Have you ever pried off one wafer of an Oreo cookie perfectly so that all the cream sticks to the other wafer? Well, scientists at both Princeton University and MIT figured out how that happens. The Oreo-making machine squirts warm cream filling onto the bottom cookie. That filling oozes into the cracks, making it stick well. The machine drops the second wafer on after the filling has cooled, so that wafer isn’t glued on as well. The machine stacks all the Oreos facing the same way, so once you figure out the first cookie, you can pick the right wafer to twist every time!

*Wee ones:* What shape is the cookie part of an Oreo?

*Little kids:* Each Oreo is cookie, cream, cookie. If you stack 1 Oreo on another, how many layers of cookie do you have? *Bonus:* How many more layers of cookie than cream do you have?

*Big kids:* If a box of Oreos has 2 rows of 16 Oreos each, how many Oreos are there in total? *Bonus:* The scientists bought giant boxes of 500 Oreos each to study them. How many Oreos are in 4 boxes that size?

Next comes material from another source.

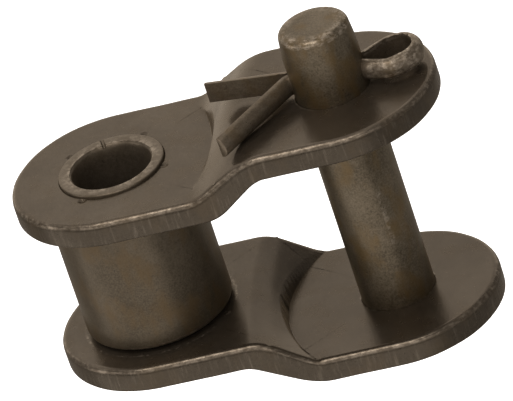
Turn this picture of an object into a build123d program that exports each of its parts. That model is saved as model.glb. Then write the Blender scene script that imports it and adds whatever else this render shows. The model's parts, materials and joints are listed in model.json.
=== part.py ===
from build123d import *
from math import cos, radians, sin
import os

# An offset (half) link of a 5/8 in pitch roller chain, with its loose pin and split pin.
# Frame: origin on the bush axis, midway between the plates; +X runs to the pin; +Z runs up
# the pin, towards the end with the split pin.  Millimetres.

# Driving dimensions of the chain
PITCH = 15.875
ROLLER_D = 10.16
PIN_D = 5.08
INNER_WIDTH = 10.0
PLATE_T = 1.7
CRANK = 2.27
PLATE_R = 7.0

# Fits
RUNNING = 0.06
SLIP = 0.02
PIN_PLAY = 0.025

# Edges
EDGE_R = 0.3

# Plate heights, for the plate on the +Z side
NARROW_IN = INNER_WIDTH / 2
NARROW_OUT = NARROW_IN + PLATE_T
WIDE_IN = NARROW_IN + CRANK
WIDE_OUT = WIDE_IN + PLATE_T

# Crank: each face bends at two straight lines across the plate
FOOT_X = 6.05
BROW_X = 9.9
CREST_X = 7.3
HEEL_X = 10.45

# Clearance for the neighbouring links: a round seat pressed into the crank on each face
OUTER_SEAT_X = 7.05
OUTER_SEAT_R = 13
INNER_SEAT_X = 8.3
INNER_SEAT_R = 11.2
SEAT_DRAFT = 12

# Bush: a strip curled into a tube, so it has a seam
BUSH_D = 7.3
BUSH_L = 13.8
BUSH_MOUTH = 0.35
SEAM_W = 0.06
SEAM_ANGLE = 103.0

# Roller
ROLLER_L = 9.5
ROLLER_EDGE = 0.4
ROLLER_BORE_EDGE = 0.25

# Pin
PIN_TOP = 14.0
PIN_LEAD = 1.8
PIN_LEAD_TAPER = 3.8
PIN_SHOULDER = 0.35
PIN_HEAD_D = 6.6
PIN_HEAD_T = 1.0
PIN_HEAD_EDGE = 0.3

# Split pin: half-round wire, folded into an eye, in a cross hole just above the plate
WIRE_R = 0.8
COTTER_Z = 10.05
COTTER_GAP = 0.06
COTTER_HOLE_R = 0.86
COTTER_TURN = 2
COTTER_ROLL = 3
NECK = 2.75
FAR_LEG_END = (-8.3, 1.15)
NEAR_LEG_END = (-7.5, -5.4)
EYE_FAR = (4.3, 1.4)
EYE_TIP_FAR = (5.6, 1.35)
EYE_TIP_NEAR = (5.95, -0.5)
EYE_NEAR = (4.4, -1.0)
BEND_WIRE_R = 0.45


def on_outline(tangent, middle):
    """Says whether an edge follows the plate's outline, rather than standing upright on it."""
    beyond = max(-middle.X, middle.X - PITCH, 0)
    return abs(tangent.Z) < 0.9 and (beyond**2 + middle.Y**2) ** 0.5 > PLATE_R - 0.01


with BuildPart() as upper_plate:
    with BuildSketch(Plane.XY.offset(NARROW_IN)):
        with Locations((PITCH / 2, 0)):
            SlotCenterToCenter(PITCH, 2 * PLATE_R)
    extrude(amount=WIDE_OUT - NARROW_IN)
    # The block is cut down to the narrow end on its outer face, and up to the wide end on its inner one
    with BuildSketch(Plane.XZ):
        with BuildLine():
            Polyline(
                (-PLATE_R, NARROW_OUT),
                (FOOT_X, NARROW_OUT),
                (BROW_X, WIDE_OUT),
                (-PLATE_R, WIDE_OUT),
                close=True,
            )
        make_face()
        with BuildLine():
            Polyline(
                (PITCH + PLATE_R, WIDE_IN),
                (HEEL_X, WIDE_IN),
                (CREST_X, NARROW_IN),
                (PITCH + PLATE_R, NARROW_IN),
                close=True,
            )
        make_face()
    extrude(amount=PLATE_R, both=True, mode=Mode.SUBTRACT)
    # The round seats, with sloping walls
    with BuildSketch(Plane.XY.offset(NARROW_OUT)):
        with Locations((OUTER_SEAT_X - OUTER_SEAT_R, 0)):
            Circle(OUTER_SEAT_R)
    extrude(amount=CRANK, taper=-SEAT_DRAFT, mode=Mode.SUBTRACT)
    with BuildSketch(Plane.XY.offset(WIDE_IN)):
        with Locations((INNER_SEAT_X + INNER_SEAT_R, 0)):
            Circle(INNER_SEAT_R)
    extrude(amount=-CRANK, taper=-SEAT_DRAFT, mode=Mode.SUBTRACT)
    with BuildSketch(Plane.XY.offset(NARROW_IN)):
        Circle(BUSH_D / 2)
        with Locations((PITCH, 0)):
            Circle(PIN_D / 2 + SLIP)
    extrude(amount=WIDE_OUT - NARROW_IN, mode=Mode.SUBTRACT)
    # Every edge that runs round the outline, on both faces
    rim = [e for e in upper_plate.edges() if on_outline(e % 0, e @ 0.5)]
    fillet(rim, EDGE_R)
upper_plate.part.label = "upper_plate"

with BuildPart() as lower_plate:
    mirror(upper_plate.part, about=Plane.XY)
lower_plate.part.label = "lower_plate"

with BuildPart() as bush:
    with BuildSketch(Plane.XY.offset(-BUSH_L / 2)):
        Circle(BUSH_D / 2)
        Circle(PIN_D / 2 + PIN_PLAY, mode=Mode.SUBTRACT)
    extrude(amount=BUSH_L)
    mouths = bush.edges().filter_by(GeomType.CIRCLE).filter_by(lambda e: e.radius < PIN_D / 2 + 0.1)
    chamfer(mouths, BUSH_MOUTH)
    with BuildSketch(Plane.XY.offset(-BUSH_L / 2)):
        with Locations((BUSH_D / 4 * cos(radians(SEAM_ANGLE)), BUSH_D / 4 * sin(radians(SEAM_ANGLE)))):
            Rectangle(BUSH_D / 2 + 1, SEAM_W, rotation=SEAM_ANGLE)
    extrude(amount=BUSH_L, mode=Mode.SUBTRACT)
bush.part.label = "bush"

with BuildPart() as roller:
    with BuildSketch(Plane.XY.offset(-ROLLER_L / 2)):
        Circle(ROLLER_D / 2)
        Circle(BUSH_D / 2 + RUNNING, mode=Mode.SUBTRACT)
    extrude(amount=ROLLER_L)
    rims = roller.edges().filter_by(GeomType.CIRCLE).filter_by(lambda e: e.radius > ROLLER_D / 2 - 0.1)
    fillet(rims, ROLLER_EDGE)
    bores = roller.edges().filter_by(GeomType.CIRCLE).filter_by(lambda e: e.radius < BUSH_D / 2 + 0.2)
    chamfer(bores, ROLLER_BORE_EDGE)
roller.part.label = "roller"

cotter_plane = Plane(
    origin=(PITCH, 0, COTTER_Z),
    x_dir=(cos(radians(COTTER_TURN)), sin(radians(COTTER_TURN)), 0),
    z_dir=(0, -sin(radians(COTTER_ROLL)), cos(radians(COTTER_ROLL))),
)
hole_plane = Plane(origin=(PITCH, 0, COTTER_Z), z_dir=cotter_plane.x_dir)

with BuildPart() as connecting_pin:
    with BuildSketch(Plane((PITCH, 0, -WIDE_OUT - PIN_HEAD_T))):
        Circle(PIN_HEAD_D / 2)
    extrude(amount=PIN_HEAD_T)
    fillet(connecting_pin.edges().filter_by(GeomType.CIRCLE).sort_by(Axis.Z)[0], PIN_HEAD_EDGE)
    with BuildSketch(Plane((PITCH, 0, -WIDE_OUT))):
        Circle(PIN_D / 2)
    extrude(amount=WIDE_OUT + PIN_TOP - PIN_LEAD)
    with BuildSketch(Plane((PITCH, 0, PIN_TOP - PIN_LEAD))):
        Circle(PIN_D / 2)
    extrude(amount=PIN_LEAD, taper=PIN_LEAD_TAPER)
    fillet(connecting_pin.edges().filter_by(GeomType.CIRCLE).sort_by(Axis.Z)[-1], PIN_SHOULDER)
    with BuildSketch(hole_plane):
        Circle(COTTER_HOLE_R)
    extrude(amount=PIN_D, both=True, mode=Mode.SUBTRACT)
connecting_pin.part.label = "connecting_pin"

with BuildPart() as cotter_pin:
    with BuildLine(cotter_plane) as wire:
        FilletPolyline(
            FAR_LEG_END,
            (-NECK, COTTER_GAP),
            (NECK, COTTER_GAP),
            EYE_FAR,
            EYE_TIP_FAR,
            EYE_TIP_NEAR,
            EYE_NEAR,
            (NECK, -COTTER_GAP),
            (-NECK, -COTTER_GAP),
            NEAR_LEG_END,
            radius=BEND_WIRE_R,
        )
    with BuildSketch(Plane(origin=wire.line @ 0, x_dir=cotter_plane.z_dir, z_dir=wire.line % 0)):
        Circle(WIRE_R)
        with Locations((0, WIRE_R)):
            Rectangle(2 * WIRE_R, 2 * WIRE_R, mode=Mode.SUBTRACT)
    sweep(path=wire.line)
cotter_pin.part.label = "cotter_pin"

os.makedirs("parts", exist_ok=True)
export_step(upper_plate.part, "parts/upper_plate.step")
export_step(lower_plate.part, "parts/lower_plate.step")
export_step(bush.part, "parts/bush.step")
export_step(roller.part, "parts/roller.step")
export_step(connecting_pin.part, "parts/connecting_pin.step")
export_step(cotter_pin.part, "parts/cotter_pin.step")
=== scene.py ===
"""An offset link of a roller chain: cranked plates, curled bush, roller, pin and split pin.

The pieces are modelled in millimetres about the bush axis, then brought to the frame's metres.
"""

import json
import logging
import math
from dataclasses import dataclass
from enum import Enum
from typing import Callable, Iterable, Sequence

import bmesh
import bpy
from mathutils import Matrix, Vector, noise


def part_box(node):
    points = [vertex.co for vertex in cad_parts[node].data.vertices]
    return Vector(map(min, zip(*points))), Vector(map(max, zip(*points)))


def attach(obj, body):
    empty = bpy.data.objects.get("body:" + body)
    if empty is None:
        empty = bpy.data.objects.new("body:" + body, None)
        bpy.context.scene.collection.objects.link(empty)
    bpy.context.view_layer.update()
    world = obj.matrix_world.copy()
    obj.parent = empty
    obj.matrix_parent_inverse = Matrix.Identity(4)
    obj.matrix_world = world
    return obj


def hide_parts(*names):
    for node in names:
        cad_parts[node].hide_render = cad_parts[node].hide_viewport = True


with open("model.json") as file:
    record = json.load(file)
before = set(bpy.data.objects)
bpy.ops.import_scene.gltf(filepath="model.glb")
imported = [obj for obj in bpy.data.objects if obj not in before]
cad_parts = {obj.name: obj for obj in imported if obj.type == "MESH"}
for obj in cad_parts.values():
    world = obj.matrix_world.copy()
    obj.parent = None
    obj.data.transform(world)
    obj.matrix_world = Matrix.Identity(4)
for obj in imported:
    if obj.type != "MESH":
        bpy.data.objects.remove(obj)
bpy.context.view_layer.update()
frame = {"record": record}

log = logging.getLogger("offset_link")

MM = 0.001
CRISP_ANGLE = 35.0  # degrees; edges that turn by more than this stay crisp
MERGE_GAP = 1e-4  # millimetres; vertices nearer than this are one
WARM_WHITE = (1.0, 0.93, 0.87)
LINK_BODY = "link"
ROLLER_BODY = "roller"
NOISE_SEED = 1  # fixes the small unevenness, so that every run gives the same shapes
SHIFT_WAY = (1.0, 0.7, 1.3)  # the direction in which patterns of noise are shifted
Point2 = tuple[float, float]
Colour = tuple[float, float, float]


# --------------------------------------------------------------------------- sizes from the frame


def mount(name: str) -> dict:
    """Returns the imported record's mount of that name."""
    return next(m for m in frame["record"]["mounts"] if m["name"] == name)


def extent(node: str) -> tuple[Vector, Vector]:
    """Returns a CAD node's lowest and highest corners at rest, in millimetres."""
    low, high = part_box(node)
    return Vector(low) / MM, Vector(high) / MM


PITCH = mount("pin_span")["pos_m"][0] / MM
PIN_R = mount("pin_span")["dims"]["r_mm"]
BORE_R = mount("bush_bore")["dims"]["r_mm"]
BUSH_R = extent("bush")[1].x
BUSH_HALF = extent("bush")[1].z
ROLLER_R = extent("roller")[1].x
ROLLER_HALF = extent("roller")[1].z
PLATE_R = extent("upper_plate")[1].y
PLATE_LOW = extent("upper_plate")[0].z
PLATE_HIGH = extent("upper_plate")[1].z
PIN_LOW = extent("connecting_pin")[0].z
PIN_HIGH = extent("connecting_pin")[1].z
PIN_HEAD_R = (extent("connecting_pin")[1].y - extent("connecting_pin")[0].y) / 2


# --------------------------------------------------------------------------- shader graphs


class Signal:
    """A number that varies over a surface, written as a Python expression."""

    def __init__(self, graph: "Graph", socket: bpy.types.NodeSocket) -> None:
        """Wraps a node's output socket."""
        self.graph = graph
        self.socket = socket

    def _math(self, operation: str, first: object, second: object) -> "Signal":
        """Adds a Math node and returns its result."""
        node = self.graph.node("ShaderNodeMath", {"operation": operation}, {0: first, 1: second})
        return Signal(self.graph, node.outputs[0])

    def __add__(self, other: object) -> "Signal":
        """Adds."""
        return self._math("ADD", self, other)

    def __sub__(self, other: object) -> "Signal":
        """Subtracts."""
        return self._math("SUBTRACT", self, other)

    def __mul__(self, other: object) -> "Signal":
        """Multiplies."""
        return self._math("MULTIPLY", self, other)

    def __abs__(self) -> "Signal":
        """Drops the sign."""
        return self._math("ABSOLUTE", self, 0.0)

    def step(self, low: float, high: float) -> "Signal":
        """Rises smoothly from 0 to 1.

        Args:
            low: where it is still 0.
            high: where it is 1; it may be less than low, and then the rise runs the other way.

        Returns:
            The new number.
        """
        settings = {"interpolation_type": "SMOOTHSTEP", "clamp": True}
        inputs = {0: self, 1: low, 2: high, 3: 0.0, 4: 1.0}
        node = self.graph.node("ShaderNodeMapRange", settings, inputs)
        return Signal(self.graph, node.outputs[0])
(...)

*The sky’s the limit:* If in a stack of 100 Oreos, every 4^{th} twisted Oreo (starting with the 4^{th}) makes a popping sound, and on every 5^{th} Oreo (starting with the 5th) the cookie cracks, how many cracked Oreos don’t say pop?

__Answers:__

*Wee ones:* A circle.

*Little kids:* 4 cookie layers. *Bonus:* 2 more cookie layers (4) than cream layers (2).

*Big kids:* 32 Oreos. *Bonus:* 2,000 Oreos.

*The sky’s the limit:* 15 cookies. You crack 20 cookies, but every 4^{th} one pops: cookies # 20, 40, 60, 80, and 100. So you subtract 5 from the set.